• _WHAT YOU NEED TO DO_: Provide again, from the entries below, every line from the one containing "control_panel();" through the one containing "for member in", exactly as written, and no other line.

• _MATERIAL PROVIDED_:
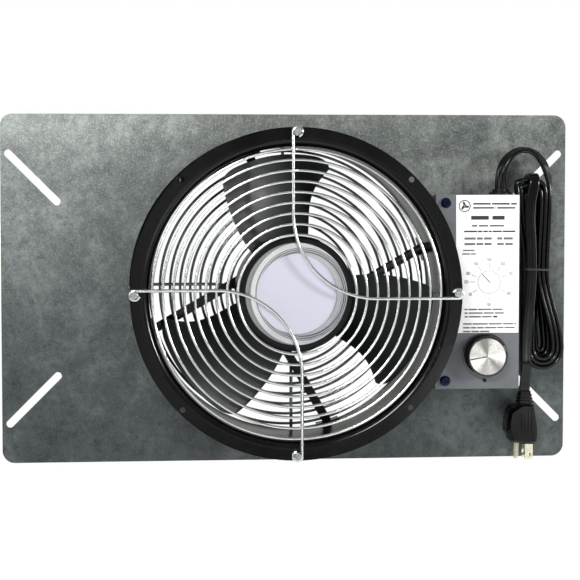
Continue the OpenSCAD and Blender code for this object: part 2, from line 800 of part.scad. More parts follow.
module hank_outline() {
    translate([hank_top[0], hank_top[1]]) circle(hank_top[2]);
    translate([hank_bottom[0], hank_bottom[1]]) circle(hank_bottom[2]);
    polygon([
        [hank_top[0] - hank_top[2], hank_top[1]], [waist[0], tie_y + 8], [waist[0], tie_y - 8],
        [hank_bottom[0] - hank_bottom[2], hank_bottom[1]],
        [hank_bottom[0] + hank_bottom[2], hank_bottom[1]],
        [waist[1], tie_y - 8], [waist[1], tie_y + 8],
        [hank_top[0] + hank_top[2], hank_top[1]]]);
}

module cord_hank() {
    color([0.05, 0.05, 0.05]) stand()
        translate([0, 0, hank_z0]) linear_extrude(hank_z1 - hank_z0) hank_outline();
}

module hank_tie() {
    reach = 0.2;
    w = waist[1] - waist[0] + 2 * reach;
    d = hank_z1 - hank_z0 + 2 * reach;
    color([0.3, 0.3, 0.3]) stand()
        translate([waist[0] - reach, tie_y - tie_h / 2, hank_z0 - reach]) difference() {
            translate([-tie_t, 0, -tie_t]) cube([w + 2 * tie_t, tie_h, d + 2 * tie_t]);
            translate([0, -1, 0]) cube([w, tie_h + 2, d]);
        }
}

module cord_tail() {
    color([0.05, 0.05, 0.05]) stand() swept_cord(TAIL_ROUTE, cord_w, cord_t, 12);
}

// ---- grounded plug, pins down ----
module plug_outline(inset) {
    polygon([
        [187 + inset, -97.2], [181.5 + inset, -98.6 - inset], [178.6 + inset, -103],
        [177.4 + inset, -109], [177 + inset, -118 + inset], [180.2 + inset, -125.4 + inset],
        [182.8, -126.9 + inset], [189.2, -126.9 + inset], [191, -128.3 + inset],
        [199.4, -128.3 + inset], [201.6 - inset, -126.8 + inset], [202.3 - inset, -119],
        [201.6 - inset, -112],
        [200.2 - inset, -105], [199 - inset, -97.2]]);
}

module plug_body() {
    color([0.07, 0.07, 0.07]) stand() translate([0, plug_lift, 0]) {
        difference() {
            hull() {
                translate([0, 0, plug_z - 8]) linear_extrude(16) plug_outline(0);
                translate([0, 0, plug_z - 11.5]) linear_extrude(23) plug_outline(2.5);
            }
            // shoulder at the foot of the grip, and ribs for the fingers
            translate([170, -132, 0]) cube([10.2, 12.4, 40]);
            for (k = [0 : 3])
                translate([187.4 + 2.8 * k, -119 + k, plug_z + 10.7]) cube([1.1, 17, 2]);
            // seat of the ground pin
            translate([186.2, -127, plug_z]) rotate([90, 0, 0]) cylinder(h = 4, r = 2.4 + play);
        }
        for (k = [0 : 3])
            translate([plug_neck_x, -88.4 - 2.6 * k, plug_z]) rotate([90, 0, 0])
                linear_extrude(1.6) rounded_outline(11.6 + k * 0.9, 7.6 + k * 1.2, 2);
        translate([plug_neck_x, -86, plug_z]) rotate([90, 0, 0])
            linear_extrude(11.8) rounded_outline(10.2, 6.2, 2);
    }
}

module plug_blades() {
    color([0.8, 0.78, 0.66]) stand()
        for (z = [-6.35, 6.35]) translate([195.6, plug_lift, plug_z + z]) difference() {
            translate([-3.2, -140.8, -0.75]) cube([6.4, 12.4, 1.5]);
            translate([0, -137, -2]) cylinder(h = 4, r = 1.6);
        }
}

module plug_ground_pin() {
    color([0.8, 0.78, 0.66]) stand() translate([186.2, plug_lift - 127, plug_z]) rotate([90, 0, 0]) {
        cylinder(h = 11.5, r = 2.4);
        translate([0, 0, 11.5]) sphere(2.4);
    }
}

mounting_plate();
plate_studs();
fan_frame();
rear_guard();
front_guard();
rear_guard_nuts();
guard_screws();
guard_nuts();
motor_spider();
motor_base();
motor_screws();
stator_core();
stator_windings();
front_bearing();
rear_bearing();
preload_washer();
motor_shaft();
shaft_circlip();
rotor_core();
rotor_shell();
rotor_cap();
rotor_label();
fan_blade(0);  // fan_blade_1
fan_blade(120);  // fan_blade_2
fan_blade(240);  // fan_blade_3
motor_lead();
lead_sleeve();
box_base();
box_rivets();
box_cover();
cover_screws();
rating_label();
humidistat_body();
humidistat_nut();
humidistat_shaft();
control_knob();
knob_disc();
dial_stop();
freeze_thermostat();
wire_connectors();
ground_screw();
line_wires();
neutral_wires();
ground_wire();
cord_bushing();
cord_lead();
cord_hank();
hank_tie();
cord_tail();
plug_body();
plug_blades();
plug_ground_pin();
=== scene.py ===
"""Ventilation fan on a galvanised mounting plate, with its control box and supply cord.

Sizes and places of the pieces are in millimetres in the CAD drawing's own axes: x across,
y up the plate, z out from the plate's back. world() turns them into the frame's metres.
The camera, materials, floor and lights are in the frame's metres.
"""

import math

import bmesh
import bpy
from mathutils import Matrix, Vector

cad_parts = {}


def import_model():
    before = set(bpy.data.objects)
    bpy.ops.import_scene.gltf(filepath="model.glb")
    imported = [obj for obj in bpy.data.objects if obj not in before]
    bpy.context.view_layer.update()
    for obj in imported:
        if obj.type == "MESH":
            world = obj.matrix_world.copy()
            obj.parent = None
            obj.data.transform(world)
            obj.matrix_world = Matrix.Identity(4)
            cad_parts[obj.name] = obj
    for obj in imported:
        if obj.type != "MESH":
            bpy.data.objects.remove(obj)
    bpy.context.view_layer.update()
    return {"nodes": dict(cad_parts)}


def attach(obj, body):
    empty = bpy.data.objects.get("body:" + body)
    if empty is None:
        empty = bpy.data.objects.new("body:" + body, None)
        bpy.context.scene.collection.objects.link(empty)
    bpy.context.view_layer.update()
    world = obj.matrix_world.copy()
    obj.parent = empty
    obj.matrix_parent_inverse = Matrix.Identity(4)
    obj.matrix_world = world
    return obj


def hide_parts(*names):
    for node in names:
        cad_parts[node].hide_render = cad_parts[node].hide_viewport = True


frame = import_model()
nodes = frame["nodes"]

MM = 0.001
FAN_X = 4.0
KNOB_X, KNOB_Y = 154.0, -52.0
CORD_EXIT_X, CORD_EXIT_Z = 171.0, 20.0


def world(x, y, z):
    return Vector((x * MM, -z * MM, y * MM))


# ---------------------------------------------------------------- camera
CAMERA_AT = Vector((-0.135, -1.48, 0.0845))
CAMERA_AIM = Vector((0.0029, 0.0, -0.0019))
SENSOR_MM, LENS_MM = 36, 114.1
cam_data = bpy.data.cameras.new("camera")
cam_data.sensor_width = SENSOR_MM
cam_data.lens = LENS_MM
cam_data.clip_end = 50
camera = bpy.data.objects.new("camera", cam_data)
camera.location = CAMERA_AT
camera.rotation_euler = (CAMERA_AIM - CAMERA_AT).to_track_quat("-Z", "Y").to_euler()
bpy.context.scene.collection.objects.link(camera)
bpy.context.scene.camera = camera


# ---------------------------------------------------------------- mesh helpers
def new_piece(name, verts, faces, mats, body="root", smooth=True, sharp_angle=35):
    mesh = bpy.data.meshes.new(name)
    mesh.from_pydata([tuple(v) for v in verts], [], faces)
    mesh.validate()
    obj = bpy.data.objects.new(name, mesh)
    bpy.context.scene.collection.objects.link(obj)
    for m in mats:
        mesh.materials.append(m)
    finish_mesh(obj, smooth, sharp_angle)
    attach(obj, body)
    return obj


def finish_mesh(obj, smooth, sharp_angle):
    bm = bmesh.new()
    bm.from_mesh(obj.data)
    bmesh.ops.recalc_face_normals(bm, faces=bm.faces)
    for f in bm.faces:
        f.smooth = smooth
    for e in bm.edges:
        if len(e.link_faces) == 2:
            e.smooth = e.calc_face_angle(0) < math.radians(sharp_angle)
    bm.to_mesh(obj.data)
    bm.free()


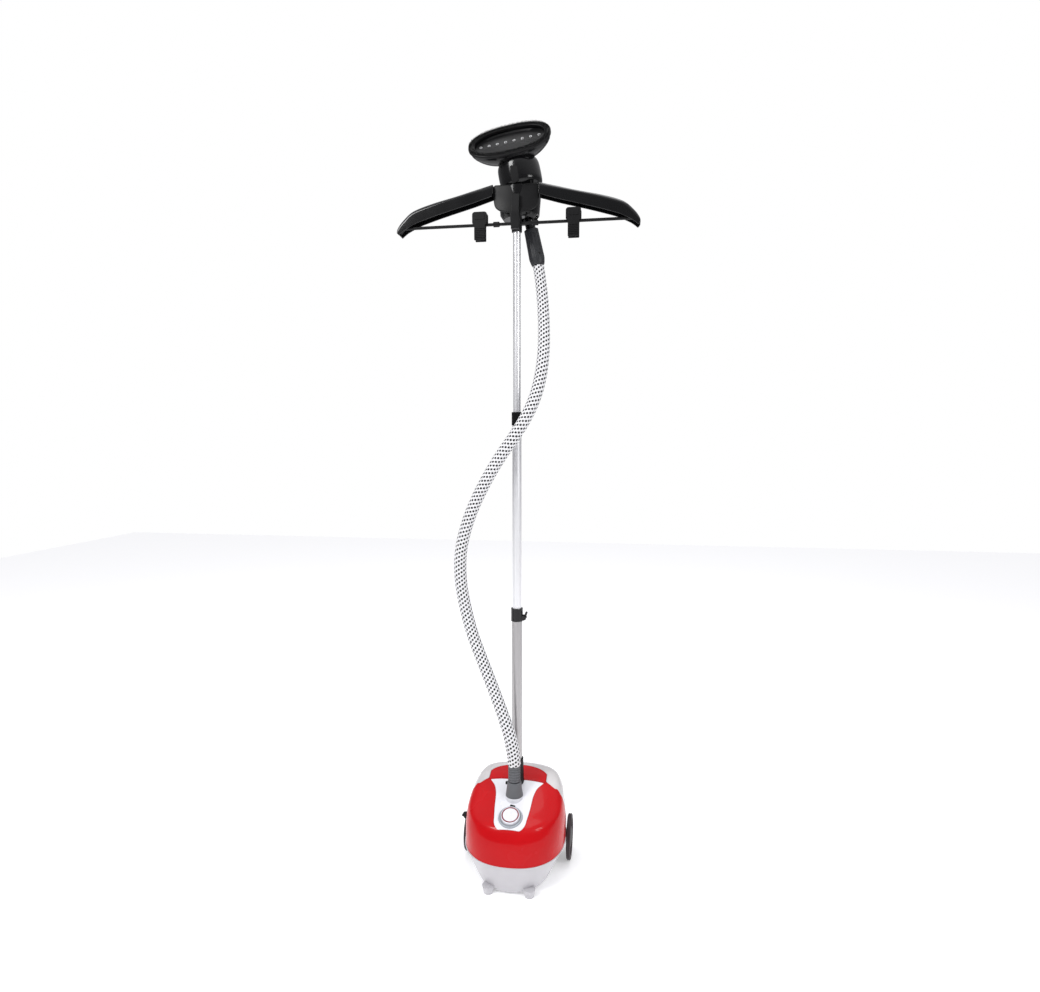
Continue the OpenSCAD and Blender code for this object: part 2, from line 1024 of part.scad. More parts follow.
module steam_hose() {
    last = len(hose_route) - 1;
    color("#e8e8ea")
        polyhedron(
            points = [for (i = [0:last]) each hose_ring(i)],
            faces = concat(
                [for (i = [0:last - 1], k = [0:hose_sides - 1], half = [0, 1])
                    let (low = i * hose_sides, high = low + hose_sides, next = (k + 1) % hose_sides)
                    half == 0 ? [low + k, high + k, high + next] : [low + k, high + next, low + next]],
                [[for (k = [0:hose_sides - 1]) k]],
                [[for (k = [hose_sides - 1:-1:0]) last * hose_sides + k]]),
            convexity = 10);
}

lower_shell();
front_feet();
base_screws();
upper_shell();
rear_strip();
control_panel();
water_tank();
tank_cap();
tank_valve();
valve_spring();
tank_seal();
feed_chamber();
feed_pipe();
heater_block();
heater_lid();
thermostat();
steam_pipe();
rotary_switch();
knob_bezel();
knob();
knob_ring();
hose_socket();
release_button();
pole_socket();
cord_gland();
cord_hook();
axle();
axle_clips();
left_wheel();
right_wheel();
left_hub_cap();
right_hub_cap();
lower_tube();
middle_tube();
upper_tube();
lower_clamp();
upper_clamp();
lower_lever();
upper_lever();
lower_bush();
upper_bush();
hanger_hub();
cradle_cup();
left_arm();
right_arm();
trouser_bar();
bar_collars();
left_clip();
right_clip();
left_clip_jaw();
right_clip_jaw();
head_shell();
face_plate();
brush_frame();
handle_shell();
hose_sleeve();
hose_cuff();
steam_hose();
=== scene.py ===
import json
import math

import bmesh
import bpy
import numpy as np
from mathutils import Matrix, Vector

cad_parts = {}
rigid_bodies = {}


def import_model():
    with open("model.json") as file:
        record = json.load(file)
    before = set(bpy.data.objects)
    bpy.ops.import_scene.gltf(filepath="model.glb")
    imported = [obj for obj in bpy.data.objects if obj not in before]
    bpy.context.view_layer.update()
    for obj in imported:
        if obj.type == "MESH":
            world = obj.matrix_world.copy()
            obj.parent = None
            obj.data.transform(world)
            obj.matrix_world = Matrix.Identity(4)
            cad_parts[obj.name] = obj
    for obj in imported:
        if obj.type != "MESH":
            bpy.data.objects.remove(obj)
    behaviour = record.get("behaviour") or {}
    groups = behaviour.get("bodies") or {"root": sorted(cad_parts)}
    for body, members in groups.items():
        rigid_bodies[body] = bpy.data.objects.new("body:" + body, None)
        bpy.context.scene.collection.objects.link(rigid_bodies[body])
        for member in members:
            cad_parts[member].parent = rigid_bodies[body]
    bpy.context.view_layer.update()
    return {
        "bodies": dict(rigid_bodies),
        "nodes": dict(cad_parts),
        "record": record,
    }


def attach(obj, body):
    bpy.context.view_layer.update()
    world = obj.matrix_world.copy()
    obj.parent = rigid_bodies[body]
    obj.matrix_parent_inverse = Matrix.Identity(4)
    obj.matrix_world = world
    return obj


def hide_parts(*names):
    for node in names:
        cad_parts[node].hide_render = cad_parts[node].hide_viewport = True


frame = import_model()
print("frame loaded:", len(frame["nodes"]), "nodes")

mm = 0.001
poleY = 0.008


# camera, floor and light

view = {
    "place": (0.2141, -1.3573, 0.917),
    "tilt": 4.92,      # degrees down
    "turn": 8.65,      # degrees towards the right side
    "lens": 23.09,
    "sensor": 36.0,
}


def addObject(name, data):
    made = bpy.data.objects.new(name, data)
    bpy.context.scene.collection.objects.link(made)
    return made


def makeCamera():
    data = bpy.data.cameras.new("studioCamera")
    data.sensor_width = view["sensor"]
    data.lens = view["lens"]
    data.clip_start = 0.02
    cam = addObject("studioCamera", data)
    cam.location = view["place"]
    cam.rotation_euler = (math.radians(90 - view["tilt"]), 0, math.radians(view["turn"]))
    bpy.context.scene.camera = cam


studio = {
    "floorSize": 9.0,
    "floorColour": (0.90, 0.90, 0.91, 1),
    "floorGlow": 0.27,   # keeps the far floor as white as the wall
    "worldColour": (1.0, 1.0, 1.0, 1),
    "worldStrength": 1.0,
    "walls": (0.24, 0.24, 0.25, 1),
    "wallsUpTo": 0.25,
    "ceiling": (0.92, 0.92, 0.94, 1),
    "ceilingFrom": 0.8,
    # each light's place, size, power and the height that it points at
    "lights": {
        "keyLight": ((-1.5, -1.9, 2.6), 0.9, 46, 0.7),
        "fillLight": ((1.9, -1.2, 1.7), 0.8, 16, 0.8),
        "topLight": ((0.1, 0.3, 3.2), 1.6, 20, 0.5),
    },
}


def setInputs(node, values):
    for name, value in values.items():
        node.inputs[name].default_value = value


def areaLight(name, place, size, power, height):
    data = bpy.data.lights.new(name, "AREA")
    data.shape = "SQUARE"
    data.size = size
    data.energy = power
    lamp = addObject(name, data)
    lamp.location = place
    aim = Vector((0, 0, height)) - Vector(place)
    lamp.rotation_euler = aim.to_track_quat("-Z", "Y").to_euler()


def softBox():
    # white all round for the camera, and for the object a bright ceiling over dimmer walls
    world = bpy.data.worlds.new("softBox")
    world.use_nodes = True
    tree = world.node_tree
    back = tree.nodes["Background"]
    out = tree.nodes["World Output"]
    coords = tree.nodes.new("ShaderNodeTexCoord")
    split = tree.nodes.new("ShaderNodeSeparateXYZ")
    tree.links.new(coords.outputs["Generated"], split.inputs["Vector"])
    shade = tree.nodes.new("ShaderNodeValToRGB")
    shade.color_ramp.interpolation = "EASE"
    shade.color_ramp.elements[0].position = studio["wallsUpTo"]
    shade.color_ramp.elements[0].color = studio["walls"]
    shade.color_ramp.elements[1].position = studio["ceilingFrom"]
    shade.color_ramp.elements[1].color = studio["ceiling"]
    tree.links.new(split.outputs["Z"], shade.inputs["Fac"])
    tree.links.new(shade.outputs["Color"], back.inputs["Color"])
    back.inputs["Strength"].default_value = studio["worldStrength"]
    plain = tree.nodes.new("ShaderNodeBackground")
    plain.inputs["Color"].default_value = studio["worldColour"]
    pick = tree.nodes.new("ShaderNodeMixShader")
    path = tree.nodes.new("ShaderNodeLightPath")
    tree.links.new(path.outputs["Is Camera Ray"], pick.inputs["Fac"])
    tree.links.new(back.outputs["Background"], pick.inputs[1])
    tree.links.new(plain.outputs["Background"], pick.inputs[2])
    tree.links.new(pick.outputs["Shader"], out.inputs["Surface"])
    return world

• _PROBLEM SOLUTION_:
control_panel();
water_tank();
tank_cap();
tank_valve();
valve_spring();
tank_seal();
feed_chamber();
feed_pipe();
heater_block();
heater_lid();
thermostat();
steam_pipe();
rotary_switch();
knob_bezel();
knob();
knob_ring();
hose_socket();
release_button();
pole_socket();
cord_gland();
cord_hook();
axle();
axle_clips();
left_wheel();
right_wheel();
left_hub_cap();
right_hub_cap();
lower_tube();
middle_tube();
upper_tube();
lower_clamp();
upper_clamp();
lower_lever();
upper_lever();
lower_bush();
upper_bush();
hanger_hub();
cradle_cup();
left_arm();
right_arm();
trouser_bar();
bar_collars();
left_clip();
right_clip();
left_clip_jaw();
right_clip_jaw();
head_shell();
face_plate();
brush_frame();
handle_shell();
hose_sleeve();
hose_cuff();
steam_hose();
=== scene.py ===
import json
import math

import bmesh
import bpy
import numpy as np
from mathutils import Matrix, Vector

cad_parts = {}
rigid_bodies = {}


def import_model():
    with open("model.json") as file:
        record = json.load(file)
    before = set(bpy.data.objects)
    bpy.ops.import_scene.gltf(filepath="model.glb")
    imported = [obj for obj in bpy.data.objects if obj not in before]
    bpy.context.view_layer.update()
    for obj in imported:
        if obj.type == "MESH":
            world = obj.matrix_world.copy()
            obj.parent = None
            obj.data.transform(world)
            obj.matrix_world = Matrix.Identity(4)
            cad_parts[obj.name] = obj
    for obj in imported:
        if obj.type != "MESH":
            bpy.data.objects.remove(obj)
    behaviour = record.get("behaviour") or {}
    groups = behaviour.get("bodies") or {"root": sorted(cad_parts)}
    for body, members in groups.items():
        rigid_bodies[body] = bpy.data.objects.new("body:" + body, None)
        bpy.context.scene.collection.objects.link(rigid_bodies[body])
        for member in members:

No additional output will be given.